If you need to use a car park, try to find security patrolled, covered by CCTV, or approved for Park Mark’s safer parking. Likewise, if you park your van at home or work, try and keep it in a well-lit position. If that's not possible, then consider security gates, lockable bollards or motion-sensor lights. Thieves are less likely to target your vehicle if they believe they might be disturbed.
Don't leave any valuables or belongings inside your van
It sounds obvious, but it is often ignored or forgotten, so be sure to take your belongings with you when you park to help avoid opportunistic thieves or van vandalism. This includes all tools, sat navs, tablets and mobile phones. Even having a bag or coat on display or leaving loose change on the dashboard is enough to tempt somebody to break into your van and leave you with a hefty repair bill for a broken window. For items that can’t be removed, make sure it is well out of sight of prying eyes. If you can see through the rear door windows (if you have them), make sure that anything in the back is also out of sight. Removing temptation from sight is good prevention.
It is almost a given now that a working van will contain some sort of technology usually associated with the job, from sat navs and tablets to Bluetooth and infotainment systems. If possible, try and remove all equipment and technology from the van without leaving anything valuable in the cabin or boot overnight. Make it clear to those passing the vehicle that the vehicle is empty by installing a “Tools are not left in this van” sticker.
Keep the vehicle locked at all times
All the world’s security systems can't prevent a van's theft if you leave it unlocked - even for a minute. As obvious as it sounds, make sure that you secure and lock the van even if you are just popping in to pay for petrol or just a quick delivery. That includes all windows and all doors, including rear doors and any sliding ones.
Invest in the latest security technology
Most modern vans already come with an alarm and immobiliser as standard, but it may be worth upgrading to a more advanced system like a tracking device to improve your van's security. Electronic GPS trackers are devices used to monitor something or someone's location remotely. Getting one fitted for your van allows the device to send data to GPS satellites, directing the info onward to the insurance provider or device owner's connected app or phone number. Some of the most advanced tracking systems use various methods to find a missing van and alert the police, which allows them to locate the vehicle’s exact location.

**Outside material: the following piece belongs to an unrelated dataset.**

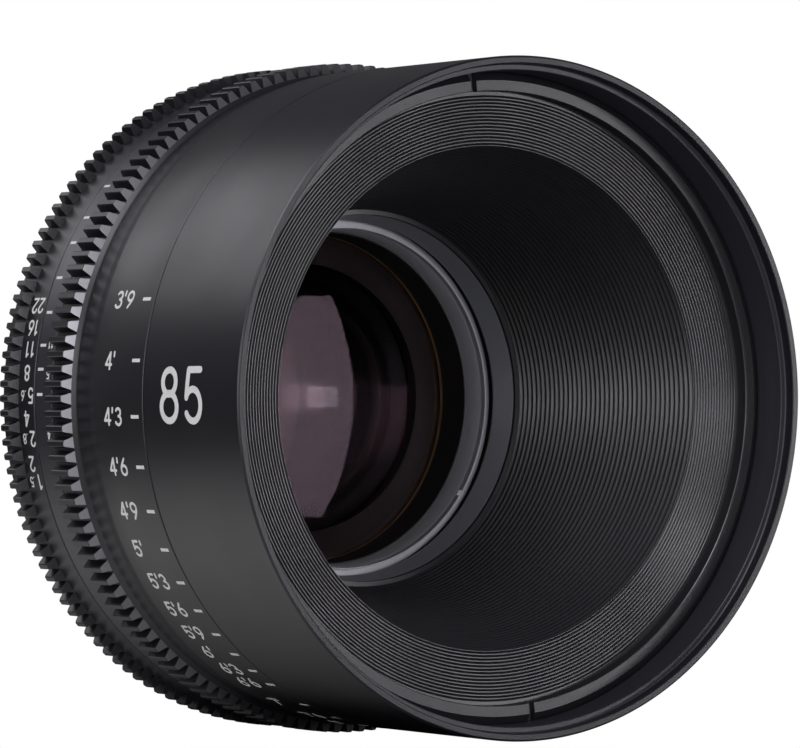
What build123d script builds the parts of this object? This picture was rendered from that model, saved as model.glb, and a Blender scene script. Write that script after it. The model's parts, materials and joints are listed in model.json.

While fitting a tracking device won't necessarily prevent a vehicle from being stolen, it will help increase the vehicle’s chances of being recovered and returned by the police. A tracker also has the potential to lower your insurance premiums when you get one fitted. Insurance companies love GPS tracking devices because it helps with remote asset recovery. It could take weeks for police to hunt down a stolen vehicle, whereas having a tracking device can ping your vehicle's exact location. This is why insurance premiums are lower if you have an anti-theft device fitted, as it reduces the likelihood of insurance providers having to pay out a large claim. A tracking device can also keep your running costs down by allowing you to monitor your mileage so you can change your driving style to cut down on fuel consumption.
Keep a record of what's in your van
Try and keep a record of any inventory, either on a notebook or spreadsheet, by listing the make, model and serial number of all your business's portable equipment. AXA suggests making a habit of holding onto the receipt for everything you buy. These help you determine the value of an item for insurance purposes if the unthinkable does happen and your van gets broken into. Direct Line reported that the average value of stolen tools is £385, with an estimated 217,000 tools stolen between 2017 and 2019. As trades businesses will know, you tend to build your collections of tools over many years and gather an impressive display, so ensuring they are kept as safe and secure as possible is vital.
You can register your equipment and tools with a system such as Immobilise. This is a database of property ownership that can be accessed by the police to track stolen goods. It may also be worth marking valuable equipment using a watermark-style system that registers valuables on a central database. This means that if your tools are recovered, it's more likely to be returned to you as it's harder to sell on an item marked.
Make sure fellow employees follow the rules
If you are not the only person that uses the van, make sure that anyone else (such as partners and employees) who use it keep to your standards. It is no use locking the doors every time you leave it if someone else ignores this advice.